Il suffit de jeter un coup d’œil sur la volumineuse correspondance de Zwingli, telle qu’elle nous a été conservée et en dépit des lacunes que l’on y remarque, pour constater l’énorme influence qu’il a exercée, non seulement à Zurich et dans les cantons suisses gagnés à la révolution protestante, mais dans tout le sud et le sud-est de l’Allemagne. Ceux qui lui écrivent, qui réclament ses avis, qui se font gloire de suivre ses directives et ses exemples, de lire ses ouvrages et de lui soumettre leurs productions, sont tous, comme lui, des « réformateurs » de villes libres. Citons Berchtold Haller et Kolb à Berne, hommes de médiocre envergure que Zwingli dirige comme des enfants ; Erasmus Ritter et Sébastien Hofmeister de Schaffhouse ; Fridolin Brunner, curé de Claris, la première paroisse de Zwingli, et surtout Œcolampade, l’illustre théologien de Bâle.
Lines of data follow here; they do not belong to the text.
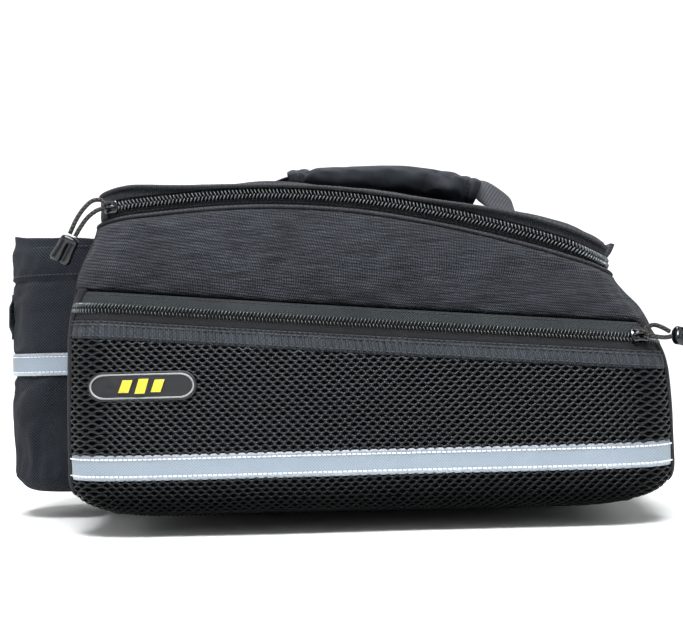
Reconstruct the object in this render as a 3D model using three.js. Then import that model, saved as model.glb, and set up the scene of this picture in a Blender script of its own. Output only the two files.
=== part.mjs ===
// A bicycle trunk bag in millimetres: nose towards +X, bottle pocket towards -X, +Z up.
// The origin is the middle of the runner's underside, where the bag meets the rack.
import * as THREE from 'three';
import { mergeVertices } from 'three/addons/utils/BufferGeometryUtils.js';

// The tub
const bodyLength = 382;
const bodyWidth = 196;
const bodyHeight = 194.5;
const bodyWall = 4;
const cornerRadius = 30;
const endUnderRadius = 42;
const sideUnderRadius = 8;
const noseBow = 8;
const rearBow = 3;
const topTaper = 6;

// The seat between neighbouring pieces
const seatGap = 0.35;

// Runner under the base
const runnerLength = 210;
const runnerPlateWidth = 64;
const runnerPlateThickness = 2.7;
const runnerNeckWidth = 40;
const runnerNeckHeight = 5;
const runnerFlangeWidth = 58;
const runnerFlangeThickness = 4;
const baseHeight = runnerFlangeThickness + runnerNeckHeight + runnerPlateThickness + seatGap;

// Lid and its zip
const lidZipHeight = 10.5;
const lidWall = 3;
const lidCrown = 18;
const skirtHeight = 10;
const lidChainWidth = 6.5;
const lidChainAboveRim = 6.5;
const chainProud = 2;
const tapeThickness = 2;
const tapeRecess = 1.2;
const hingeThickness = 2.6;
const pipingSize = 2;
const pipingBelowRim = 1;
const lidPipingDrop = 0.9;

// Side pockets, their zips, band, stripe and badge
const pocketDepth = 24;
const pocketWall = 2.5;
const pocketEndRound = 45;
const pocketBaseRise = 1.2;
const pocketCornerRise = 20;
const pocketCornerReach = 60;
const pocketZipRearHeight = 131.2;
const pocketZipFrontHeight = 100.2;
const pocketChainWidth = 5.5;
const upperTapeWidth = 6.9;
const lowerTapeWidth = 5.4;
const pocketLipWidth = 1.5;
const pocketTapeThickness = 0.8;
const pocketChainProud = 1.9;
const bandWidth = 10;
const bandThickness = 0.8;
const stripeHeight = 24.3;
const stripeWidth = 15.5;
const stripeThickness = 0.7;
const badgeLength = 66;
const badgeHeight = 18;
const badgeThickness = 1.6;
const badgeRearOffset = 53.5;
const badgeCentreHeight = 81;

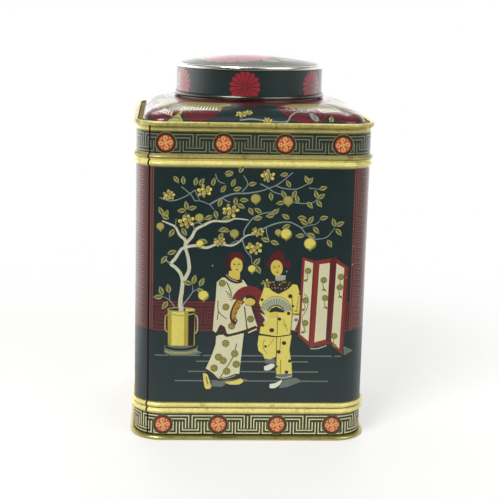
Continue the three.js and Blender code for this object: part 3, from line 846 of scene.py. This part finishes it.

En dehors de la Suisse, l’action de Zwingli est très sensible à Strasbourg.

Les t réformateurs » de cette cité, Bucer, Capito, Hedio, sont en fréquents rapports épistolaires avec lui. Tout ce qu’il dit ou fait les intéresse. Capito surtout a constamment les yeux tournés vers le rival de Luther. Il prend parti pour lui, dans la querelle eucharistique. Leurs lettres sont dures pour le réformateur de Wittenberg. Ils l’accusent sans ambages de vouloir se faire pape, de détruire tout esprit de liberté. Capito goûtait fort, par contre, le républicanisme de Zwingli. Il n’hésitait pas à le placer « pour la cause et les talents » au-dessus d’Érasme et de Luther. Opéra, t. ix, p. 218, lettre du 24 septembre 1527.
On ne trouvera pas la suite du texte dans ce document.